Two medical office buildings (MOBs) stand on a major not-for-profit health system’s flagship campus. They share a ZIP code, a patient population and even a stretch of sidewalk, but little else.
The first is tightly managed and under institutional ownership. Lease terms are structured to protect cash flow and occupancy is optimized. Rent escalators are enforced and tenant improvements are negotiated with precision. The owner — a national healthcare real estate investment trust (REIT) — knows this building’s value down to the decimal.
The second MOB tells a very different story. This one is owned by the health system. It houses affiliated physicians, outpatient services, and perhaps an urgent care center. Its lease terms are dated and rent collections are inconsistent. Cost recovery is incomplete. No one can say with confidence what this building is worth, either on paper or in practice.
Both buildings serve the same clinical mission, but only one is fully understood and strategically leveraged as a financial asset.
This contrast, increasingly visible across the healthcare landscape, highlights an urgent but underrecognized opportunity: to better align MOBs with enterprise capital strategy.

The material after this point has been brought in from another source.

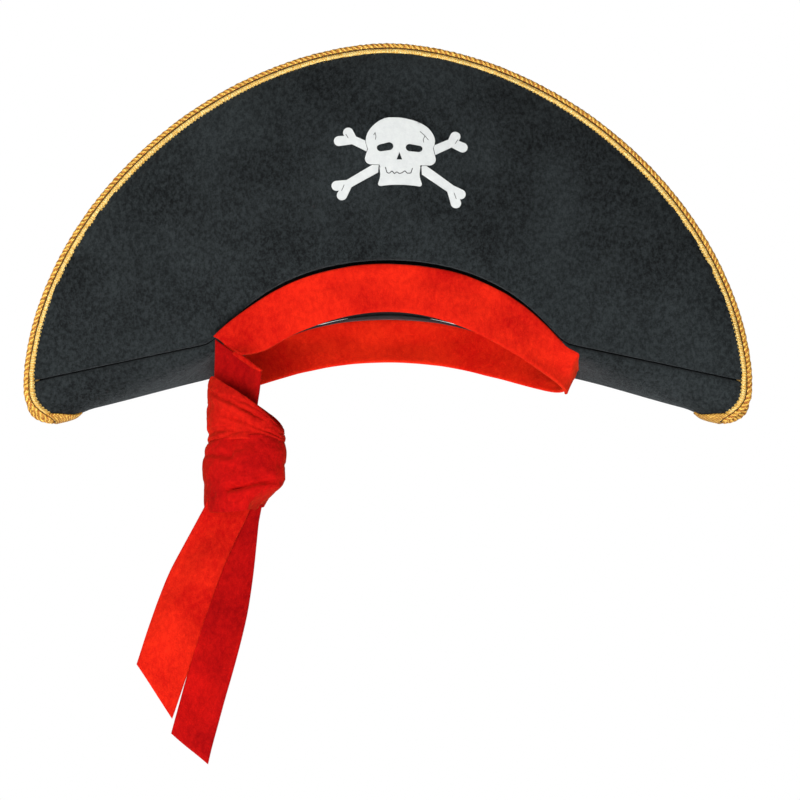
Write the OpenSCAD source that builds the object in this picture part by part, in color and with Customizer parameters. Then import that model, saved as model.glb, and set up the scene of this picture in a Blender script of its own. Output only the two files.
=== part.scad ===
/* [Brim] */
// Width of the hat from wing tip to wing tip, over the gold edge
brim_w = 482; // [440:1:520]
// Height of the flap tops above the head opening's lowest edge
brim_top = 216; // [190:1:240]
// How far the wing tips hang below the head opening's lowest edge
tip_drop = 26; // [15:1:35]
// Height at which the wings are widest, below the opening's lowest edge
wide_drop = 1; // [0:0.5:5]
// How far each flap's top stands out from the middle of the hat
flap_reach = 75; // [68:1:95]
// Half the space between the two flaps at the wing tips
tip_gap = 13; // [10:0.5:20]
// Roundness of the outline, where 2 is an ellipse and less is flatter shoulders
outline_power = 1.8; // [1.6:0.05:2.2]
// How far the gold edge curls back under each tip
tip_curl = 16; // [8:1:24]
// How far each flap bows outwards between its foot and its edge
flap_bow = 4; // [0:0.5:8]
// Thickness of the foam between the two velvet faces
foam_t = 4.5; // [3:0.25:7]
// Thickness of the velvet with its pile
velvet_t = 1; // [0.6:0.1:1.6]
// Thickness of the sewn edge, where the foam is squashed flat
edge_t = 3; // [2.5:0.1:5]
// Space left along the line on which a flap flexes
flex_gap = 3; // [2.5:0.1:5]

/* [Opening] */
// Width of the head opening, measured on the sash
opening_w = 240; // [220:1:260]
// Depth of the head opening, front to back, as the hat lies unworn
opening_d = 120; // [108:1:132]
// Height of the sash's top edge at the front and back
seam_front_z = 67; // [60:1:75]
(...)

The real estate blind spot
For decades, not-for-profit health systems have rightly prioritized their core operating platforms, including inpatient care, ambulatory expansion, physician alignment and digital transformation. In this context, real estate — especially non-acute real estate like MOBs — has often been treated as a cost center needed to support the delivery of clinical services.
But in today’s environment of margin compression, capital constraints and mounting financial scrutiny, this passive view of real estate is no longer sustainable. Every asset on the balance sheet deserves an active financial strategy, especially those assets with third-party demand and embedded cash flow potential.
MOBs represent a uniquely actionable class of assets. They are typically well-located, mission critical and increasingly desirable to private investors. Yet many health systems underutilize them, overlooking their role in liquidity enhancement, credit positioning and total capital efficiency.
In the case of our two MOBs, Building B, owned by the health system, is operationally functional but little attention has been paid to its financial performance. As a result, the building sits idle on the balance sheet as a depreciated asset, even though it may be worth much more. In contrast, the REIT-owned Building A is actively managed for financial performance. Every decision about tenant mix, capital improvements or lease term is made with an understanding of how it will impact the building’s valuation.
In today’s constrained capital environment, health systems can no longer afford to let valuable real estate assets sit idle. Capital strategy must now account for the productivity of those assets, including MOBs.
A strategic approach to MOBs
Health system treasurers and CFOs have long been stewards of credit, capital and liquidity. But as balance sheets grow more complex and capital becomes more constrained, their role must evolve to embrace a more strategic approach that accounts for the productivity of the resources and assets under their management, including MOBs.
A more strategic approach optimizing real estate assets begins with visibility:
- What assets do we own?
- What is their fair market value?
- What return do they generate?
- How efficiently are they utilized?
- How do they support or strain our credit profile?
The answers to these questions allow MOBs to be evaluated like any other capital investment. And they can reveal new options: sale-leasebacks to unlock liquidity, joint ventures to share risk or redevelopment to enhance utility and value.
When framed properly, real estate strategy becomes a tool in the toolkit to meet the strategic goals and objectives of an organization.
Why haven’t more organizations embraced a strategic approach?
One reason is cultural. Real estate decisions are often fragmented across departments, with limited involvement from finance.
Another is technical: assessing real estate value and performance requires specialized tools and expertise.
A third is perception: staff, physicians and board members may view monetizing MOBs as a threat to clinical control.
These concerns are valid but not insurmountable. With the right strategic framework, health systems can develop real estate strategies that preserve mission integrity while enhancing financial resilience and optimization.
There are many opportunities to enhance the value of MOBs while still ensuring the availability of mission-critical space. To realize these opportunities, however, treasury and finance leaders must ask harder questions of their real estate portfolios:
- Are we managing these assets to their full economic potential?
- Are they helping or hindering our credit strength?
- Are we aware of the opportunity cost of inaction?
These questions sit at the heart of a modern capital strategy that each health system must contemplate. MOBs are not just places where care happens: They are strategic assets whose value is shaped by management, market engagement and mindset.
If your organization’s MOBs have not become part of your capital strategy, now is the time to consider how you can realize their full value.